Susan, your powers of observation and your ability to express your observations is fabulous.

Susan Messer said...

oh, pshaw.

The Four of Us said...

How perfect. Just today we were talking about existing in a home where we just don't trick or treat (we live in the woods 20 miles out of town)...

...oh we have a big party to go to and costumes are very important but the candy and all the decorations are not a part of it.

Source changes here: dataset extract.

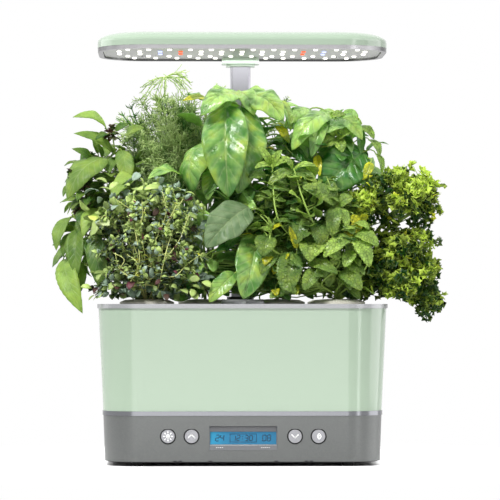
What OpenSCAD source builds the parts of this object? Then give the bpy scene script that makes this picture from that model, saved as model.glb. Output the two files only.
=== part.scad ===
// Countertop hydroponic herb garden: a lift-off water tank on a powered base,
// a growing deck with six pods, and an LED lamp on a two-stage telescopic mast.
// The front faces -Y, +Z is up, and the origin is the middle of the footprint on the table.

/* [Tank] */
// Width over the deck rim
rim_w = 267; // [262:1:272]
// Depth over the deck rim
rim_d = 160; // [157:1:163]
// Plan corner radius of the deck rim
corner_r = 38; // [35:1:40]
// Width of the tank at its foot
tank_foot_w = 255.8; // [254.6:0.2:257]
// Width of the tank under the rim
tank_top_w = 264.7; // [263:0.1:266]
// Height of the growing deck's top above the table
deck_top_z = 147.5; // [142:0.5:150]
// Thickness of the tank's outer shell
shell_t = 2.2; // [2:0.1:2.4]

/* [Base] */
// Height of the base's top plate above the table
base_top_z = 46; // [45:0.5:48]
// Height of the bright band between base and tank
band_h = 4; // [3.5:0.5:4.5]
// Height of the base's lower edge above the table
base_foot_z = 4.2; // [4:0.1:4.6]
// Width of the base at its lower edge
base_foot_w = 252.4; // [250:0.2:254]
// Width of the base under the band
base_top_w = 255.6; // [254:0.2:256]
// Diameter of a rubber foot
foot_d = 11; // [9:0.5:13]

/* [Controls] */
// Height of the button row above the table
button_z = 27.3; // [26:0.1:28]
// Distance of the inner buttons from the middle
inner_button_x = 47; // [45:0.5:49]
// Distance of the outer buttons from the middle
outer_button_x = 68.4; // [67:0.2:70]
// Diameter of a button cap
button_d = 12; // [10:0.5:12.5]
// Width of the display window
window_w = 61.5; // [58:0.5:64]
// Height of the display window
window_h = 21.8; // [20.6:0.2:22]

/* [Mast] */
// Width of the outer moving tube
mast_w = 19; // [18:0.5:20]
// Depth of the outer moving tube
mast_d = 13; // [12.5:0.5:13.5]
// Distance of the mast behind the middle
mast_y = 60; // [59:0.5:60]
// Length of the outer moving tube
mast_tube_l = 251; // [245:1:252]
// Length of the inner moving tube
inner_tube_l = 134; // [120:1:138]

/* [Pods] */
// Distance of the outer pods from the middle
outer_pod_x = 88; // [85:1:90]
// Distance of the inner pods from the middle
inner_pod_x = 34; // [32:1:35]
// Distance of the outer pods in front of and behind the middle
pod_row_y = 36; // [34:1:38]
// Radius of a basket at the deck
basket_r = 19; // [18:0.5:20]
// Length of a basket under the deck
basket_l = 52; // [45:1:56]

/* [Lamp] */
// Width of the lamp head
lamp_w = 267.6; // [264:0.2:270]
// Depth of the lamp head
lamp_d = 146; // [143:1:148]
// Plan corner radius of the lamp head
lamp_r = 46; // [42:1:50]
// Height of the lamp's underside above the table
lamp_under_z = 380; // [379:1:384]
// Height of the lamp's shell over its bright rim
lamp_shell_h = 13.3; // [12.5:0.1:14]

/* [Hidden] */
$fn = 64;

sage = [0.73, 0.82, 0.72];
silver = [0.72, 0.72, 0.73];
black = [0.1, 0.1, 0.1];
graphite = [0.18, 0.18, 0.19];
lift = 0.01;     // lap that makes two shapes one

// Every level of the body is an offset of the others: the corner centres stay where they are.
corner_at = [rim_w / 2 - corner_r, rim_d / 2 - corner_r];
// Y of the body's rear face, and minus that of its front face, where it is w wide
function half_depth(w) = (w - rim_w + rim_d) / 2;

wall = 2.2;
band_top_z = base_top_z + band_h;
rim_h = 4;
rim_z = deck_top_z - rim_h;
plate_t = 2.5;
plate_z = deck_top_z - plate_t;
deck_gap = 2.2;            // the deck plate lies this far inside the rim's outer face
tank_in = shell_t + 0.8;   // the reservoir's outer face lies this far inside the shell's
floor_z = band_top_z + 2.4;
notch_w = 34;
notch_y = mast_y - 14;
base_plate_z = 3.4;
base_plate_t = 2;
inside_z = base_plate_z + base_plate_t;

// Pods of the thai basil, thyme, dill, basil, parsley and mint.
pods = [
    [-outer_pod_x, pod_row_y], [-outer_pod_x, -pod_row_y], [-inner_pod_x, 0],
    [inner_pod_x, 0], [outer_pod_x, pod_row_y], [outer_pod_x, -pod_row_y],
];

// ---- shared shapes ----

module at(p) translate([p[0], p[1], 0]) children();

module both_ways(x, y) for (sx = [-1, 1], sy = [-1, 1]) at([sx * x, sy * y]) children();

module slab(z0, z1) translate([0, 0, z0]) linear_extrude(z1 - z0) children();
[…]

Today I asked my oldest about how she feels about not trick or treating. She said, "going door to door, asking strangers for candy, no thanks, that sounds scary..."

Susan Messer said...

Oh, I love your daughter's comment, love having things turned upside-down like that. I've always lived in dense, urban areas, so it's hard to imagine any other than the routine I know. But I do remember, from childhood, something strange about going door to door like that. It was exciting. But also based on all kinds of strange assumptions, and a little edgy, which is why I think I often neglected to say thank you. But thank you to you for stirring up those thoughts.

Margaret P. said...

Your blog makes me think about being scared and how we deal with it.

Last week a Pakistani man I got to know when I was in Pakistan a few years ago was visiting our office, and he brought his wife and cute cute 18-month old daughter with him. Some of us women were playing with the girl and showing her some of the Halloween decorations--a stuffed ghost that made ghostly sounds, a spider that lit up and slid down the side of the bookcase at the clapping of hands. The girl was delighted--not scared at all. And I thought about the world she lives in, with real threats all around her. I had asked her father earlier, over a cup of coffee, how he was dealing with the fearful situation. And he said, "you just can't worry about it, and my family is okay with it too [okay that he works for the Americans]."

We recalled our travels around the country, and I told him I sometime think about the visit we made to a facility in the Northwest Frontier Province, and how uncomfortable with our visit the director of that facility seemed to be, and how five days later there was a suicide bomber at the facility who took his own life and the lives of four others. I certainly don't know how to feel about that--the possibility that our visit, as "infidels," might have spurred the bombing. And for me this trip was one of the highlights of my life! What's wrong with that picture?

Going back to my original statement: I went to the Rally to Restore Sanity hoping it would make me feel safer in this scary world we live in (and I mean here, not halfway around the world), and it did. It made me feel, at least for a few hours, a whole lot safer. Which is a good feeling to nurture, even on the eve of Halloween.

Susan Messer said...

Thanks so much for these thoughts. I'm just sitting here, preparing for my book events next week (what will I say? which excerpts will I read?) and I'm remembering a comment a woman made at one of my readings--that maybe the reason in the first chapter Harry didn't want to make a big deal about the writing on his front window was that this was how he kept himself from giving into his own fears. And when I think about your friends in Pakistan, and your experience there, I think that everyone has fears (or the potential for fear) in their lives and they learn (or try to learn) to manage it, adapt to whatever the local fear-factors are.

I know people who wouldn't feel safe living where I live (on the border with the west side of Chicago). But I, for the most part, have adapted. I don't let fear (of crime) rule my life, though I do sometimes feel afraid, and have to work to manage it.

Anyway, we're definitely not alone in this challenge of controlling our fears, as look how many people showed up at the rally yesterday. I thought Jon Stewart's metaphor of the people squeezing into the Holland Tunnel EVERY SINGLE DAY was sheer genius. Such an affirmation that we know how to do this; it's not comfortable or pleasant; but we know how to cooperate in order to arrive safely at our destinations.

Again, thanks for your great comment.

Patry Francis said...

I agree with Jim's comment about you. So glad that you are okay, and planning another event.